Joyau de l’architecture industrielle du XIXe siècle, la Chocolaterie Menier a abrité le siège de Nestlé France après une réhabilitation menée en 1996 par l’agence Reichen et Robert et la construction de nouveaux bâtiments (14 000 m2 ). En 2020 la branche française de la multinationale quitte Noisiel pour s’installer avec ses 1300 salariés à Issy-les-Moulineaux. Mais pour s’assurer de la valorisation des 14 hectares du site de la Chocolaterie, elle a choisi avant de partir un aménageur : Linkcity.
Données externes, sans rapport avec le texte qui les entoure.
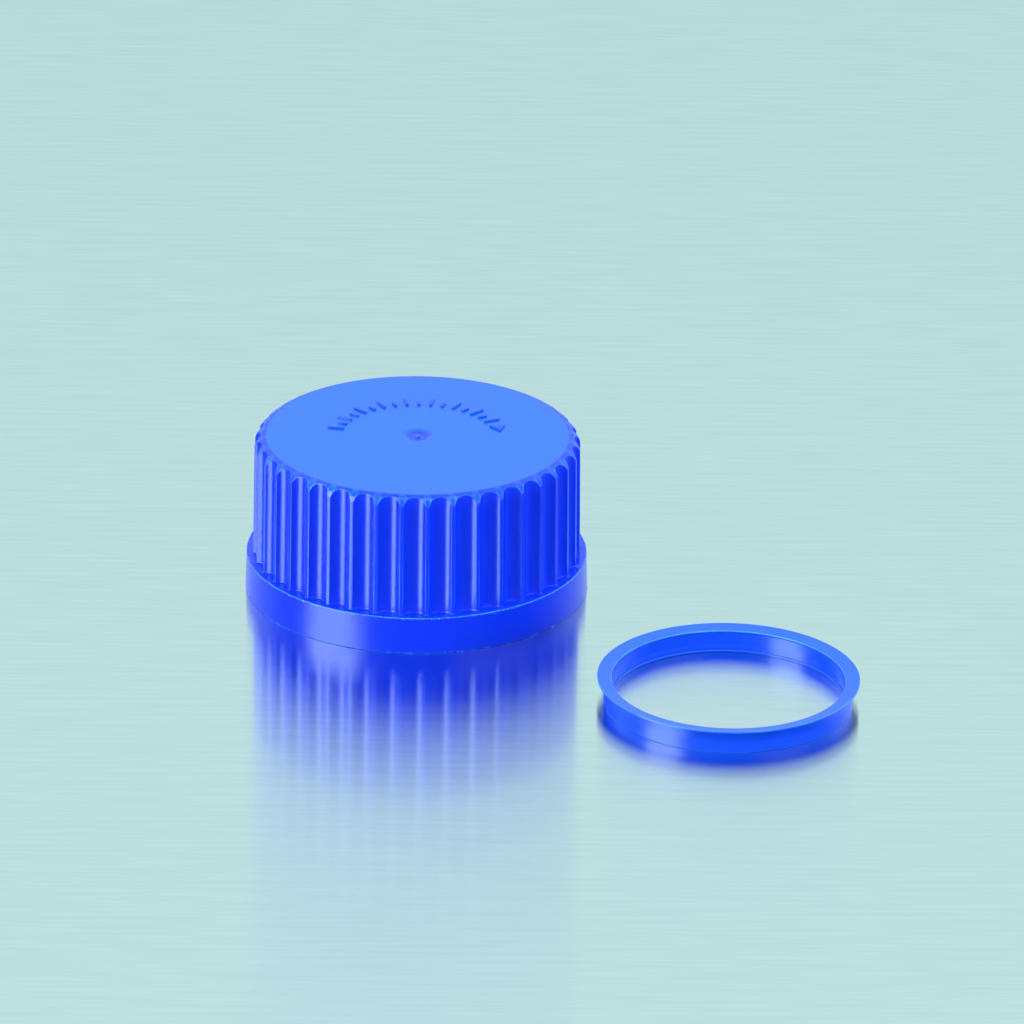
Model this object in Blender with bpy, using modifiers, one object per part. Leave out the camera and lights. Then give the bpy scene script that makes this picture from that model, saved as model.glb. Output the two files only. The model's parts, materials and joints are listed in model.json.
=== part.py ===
"""Screw closure and pouring ring of a laboratory bottle with a 45 mm neck thread.

Two loose mouldings lie side by side on a bench: the fluted screw cap, mouth down, and
the pouring ring that snaps over the bottle's lip. Metres, +Z up. The origin is on the
bench, at the middle of the pair's footprint.
"""
import math

import bmesh
import bpy

MM = 0.001

# Screw cap: what fits the bottle neck
THREAD_ROOT_RADIUS = 22.85 * MM     # inner wall, between the turns
THREAD_DEPTH = 1.7 * MM
THREAD_PITCH = 4.0 * MM
THREAD_TURNS = 2.25
THREAD_ROOT_WIDTH = 2.3 * MM
THREAD_CREST_WIDTH = 0.9 * MM
SEAL_LIP_RADIUS = 15.3 * MM         # plugs the mouth of the neck
SEAL_LIP_WIDTH = 0.9 * MM
SEAL_LIP_TIP_WIDTH = 0.35 * MM
SEAL_LIP_DEPTH = 3.0 * MM

# Screw cap: shell
CAP_HEIGHT = 25.5 * MM
TOP_THICKNESS = 2.0 * MM
WALL = 1.95 * MM                    # thinnest, behind a flute, at the collar
SHOULDER_FILLET = 2.0 * MM
SEAT_FILLET = 0.6 * MM
COLLAR_HEIGHT = 5.9 * MM
COLLAR_LEDGE = 1.15 * MM            # how far the collar's foot stands out from the ridges
COLLAR_WALL = 2.1 * MM
COLLAR_DRAFT = 0.15 * MM            # how much narrower the collar is at its top
EDGE_BREAK = 0.25 * MM

# Screw cap: grip flutes
FLUTE_COUNT = 40
FLUTE_DEPTH = 1.05 * MM
RIDGE_TIP_RADIUS = 0.2 * MM
FLUTE_DRAFT = math.radians(0.75)

# Screw cap: gate mark and turning mark on the top
GATE_RADIUS = 2.5 * MM
GATE_DEPTH = 0.35 * MM
PIP_RADIUS = 0.45 * MM
PIP_HEIGHT = 0.3 * MM
MARK_HEIGHT = 0.2 * MM
MARK_RADIUS = 11.7 * MM
TICK_LENGTHS = (2.6 * MM, 1.5 * MM)  # long and short ones take turns
TICK_WIDTH = 0.55 * MM
TICK_COUNT = 17
TICK_STEP = math.radians(9)
TICK_START = math.radians(171)
ARROW_RADIUS = 1.5 * MM

# Pouring ring
RING_BORE_RADIUS = 18.0 * MM
RING_WALL = 1.15 * MM
RING_HEIGHT = 3.96 * MM             # to the highest edge of the drip lip
DRIP_LIP_WIDTH = 2.3 * MM           # from the mouth's edge to the outer edge
DRIP_LIP_RISE = 0.39 * MM
DRIP_LIP_EDGE = 0.35 * MM
MOUTH_FLARE = 0.15 * MM             # the wall thickens inwards under the lip
WAIST = 0.12 * MM
BEAD = 0.25 * MM                    # how far the snap bead stands in
BEAD_HEIGHT = 0.55 * MM
FOOT_CHAMFER = 0.35 * MM

# How the two lie beside each other
SET_GAP = 17.4 * MM                 # from the collar to the drip lip
SET_BEARING = math.radians(-41.3)   # direction from the cap to the ring

# Polypropylene coloured blue in the melt
CAP_COLOUR = (0.02, 0.10, 0.85)
RING_COLOUR = (0.03, 0.13, 0.88)
PLASTIC_ROUGHNESS = 0.3

# Facets
TURN_FACETS = 80
THREAD_FACETS = 40
ROUND_FACETS = 24
FILLET_FACETS = 5
FLUTE_FACETS = 7
TIP_FACETS = 3                      # odd, so that no edge lies on the blank's edge at the ridge
MERGE_DISTANCE = 0.00001
CUT_OVERRUN = 1.5 * MM              # how far a cutter reaches past what it cuts
BLANK_STEP = 0.1 * MM               # keeps the blank's corners off the cutter's faces
THREAD_EMBED = 0.4 * MM             # how far the thread's root sinks into the wall
THREAD_START = math.radians(2.25)   # keeps the thread's facet edges off the wall's
GATE_TURN = math.radians(0.75)      # keeps the dimple's facet edges off the top's

# What follows from the sizes above
FLUTE_FLOOR_RADIUS = THREAD_ROOT_RADIUS + WALL
RIDGE_RADIUS = FLUTE_FLOOR_RADIUS + FLUTE_DEPTH
COLLAR_RADIUS = RIDGE_RADIUS + COLLAR_LEDGE
THREAD_CREST_RADIUS = THREAD_ROOT_RADIUS - THREAD_DEPTH
COLLAR_BORE_RADIUS = COLLAR_RADIUS - COLLAR_WALL
WEB_WIDTH = COLLAR_BORE_RADIUS - THREAD_ROOT_RADIUS
WEB_HEIGHT = COLLAR_HEIGHT - WEB_WIDTH / 2     # where the collar's bore has narrowed to the thread wall
SEAT_HEIGHT = CAP_HEIGHT - TOP_THICKNESS
RING_OUTER_RADIUS = RING_BORE_RADIUS + RING_WALL
MOUTH_RADIUS = RING_BORE_RADIUS - MOUTH_FLARE
DRIP_LIP_RADIUS = MOUTH_RADIUS + DRIP_LIP_WIDTH


def clear_scene():
    for leftover in list(bpy.data.objects):
        bpy.data.objects.remove(leftover, do_unlink=True)


def make_collection(name):
    collection = bpy.data.collections.new(name)
    bpy.context.scene.collection.children.link(collection)
    return collection


def plastic(name, colour, roughness):
    material = bpy.data.materials.new(name)
    material.use_nodes = True
    shader = material.node_tree.nodes["Principled BSDF"]
    shader.inputs["Base Color"].default_value = (*colour, 1.0)
    shader.inputs["Roughness"].default_value = roughness
    shader.inputs["Metallic"].default_value = 0.0
    return material


def add_object(name, mesh, collection):
    piece = bpy.data.objects.new(name, mesh)
    collection.objects.link(piece)
    return piece


def add_cutter(name, mesh, collection):
    cutter = add_object(name, mesh, collection)
    cutter.hide_render = True
    cutter.display_type = "WIRE"
    return cutter


def arc(centre, radius, start, end, facets):
    """Points of an arc in the half section, as (radius, height), angles in degrees."""
    points = []
    for step in range(facets + 1):
        angle = math.radians(start + (end - start) * step / facets)
        points.append((centre[0] + radius * math.cos(angle), centre[1] + radius * math.sin(angle)))
    return points


def turned(name, profile, collection, closed):
    """A profile of (radius, height) points turned round the Z axis."""
    mesh = bpy.data.meshes.new(name)
    count = len(profile)
    edges = [(index, index + 1) for index in range(count - 1)]
    if closed:
        edges.append((count - 1, 0))
    mesh.from_pydata([(radius, 0.0, height) for radius, height in profile], edges, [])
    piece = add_object(name, mesh, collection)
    screw = piece.modifiers.new("turn", "SCREW")
    screw.axis = "Z"
    screw.steps = TURN_FACETS
    screw.render_steps = TURN_FACETS
    screw.use_merge_vertices = True
    screw.merge_threshold = MERGE_DISTANCE
    screw.use_smooth_shade = True
    return piece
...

Benoît Gérardin, directeur des Projets urbains Ile-deFrance chez Linkcity, rappelle l’offre faite à Nestlé France en 2017 : « nous nous sommes concentrés sur les 9 hectares situés à Noisiel, abritant les bâtiments remarquables. Le projet repose sur deux piliers : un quartier résidentiel et une Cité du goût. C’est une proposition qui devrait apporter un souffle nouveau à ce site ».
Bien sûr, l’évolution d’un site aussi remarquable, avec une partie des bâtiments protégés au titre des monuments historiques, ne laisse indifférents ni la Drac, ni les élus, ni les Noisieliens. C’est donc dès 2018 que commencent des réunions techniques entre Linkcity, des représentants de l’Etat, les communes de Noisiel et Torcy (concernée pour 5 ha), la communauté d’agglomération Paris-Vallée de la Marne et la Région Ile-de-France afin de fixer les grands principes de mutation du siège de Nestlé France. Mais pour permettre la construction de logements, il faut modifier le zonage du PLU de Noisiel qui consacre ce secteur aux activités.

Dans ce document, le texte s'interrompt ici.